I started reading Draw Steel the other day and had the same reactions. Oh vey. It might be my copy, but the font they chose isn't nearly as legible white on black as I would have wanted. Too many fine strokes in the font and it looks all wobbly.
 

It's not OSR, but I actually really like Daggerheart's text. Lots of shapes and colors to break things up, and coded by section. There's a specific thing they do with callout boxes where it's a shaded color with fine darker lines top and bottom that I think is really attractive (and the color matches the chapter's theme colors).

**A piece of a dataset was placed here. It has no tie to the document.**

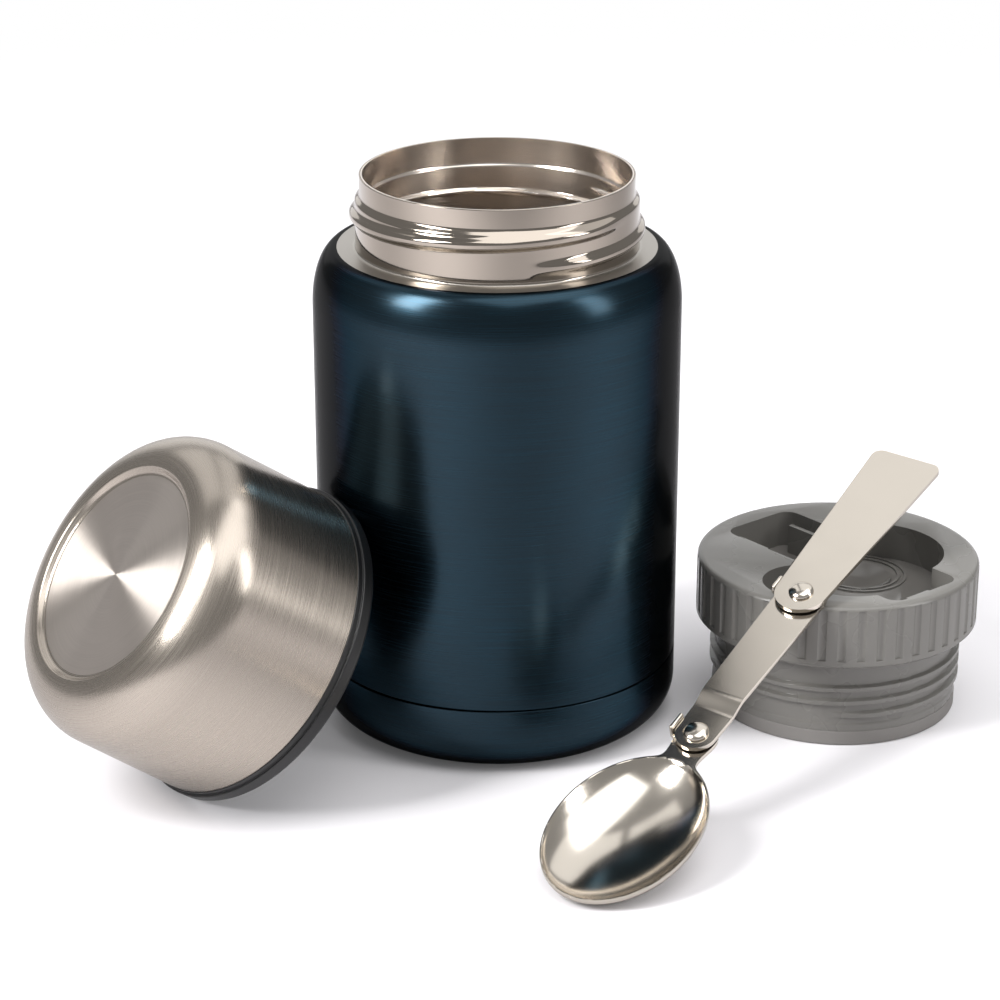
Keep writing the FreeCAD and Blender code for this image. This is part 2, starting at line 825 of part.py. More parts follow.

Screenshot 2026-03-16 at 4.45.00 PM.png
 

It's not OSR, but I actually really like Daggerheart's text. Lots of shapes and colors to break things up, and coded by section. There's a specific thing they do with callout boxes where it's a shaded color with fine darker lines top and bottom that I think is really attractive (and the color matches the chapter's theme colors).

View attachment 432110
The colour callouts are nice, yeah. A feature I really like there is the slimmer font for Step 7 compared to the title that follows it. Some folks just use big-smaller-smallest (or black-bold-regular) for everything in their hierarchy but that doesn't always do the trick. In this case, the fact that it is step seven is less important (visually) that what step it is, so the title can (and does) get the most visible treatment.

Edit - it's still dense AF though, which I don't love, but that's a taste thing up to a point.
 

We have a lot of very talented folks here on ENWorld who write and publish, or would like to publish, their own RPG materials. Doing layout in a program like Affinity or (gods help you) InDesign can be overwhelming though.

Just out of curiosity, why ‘God help you InDesign”?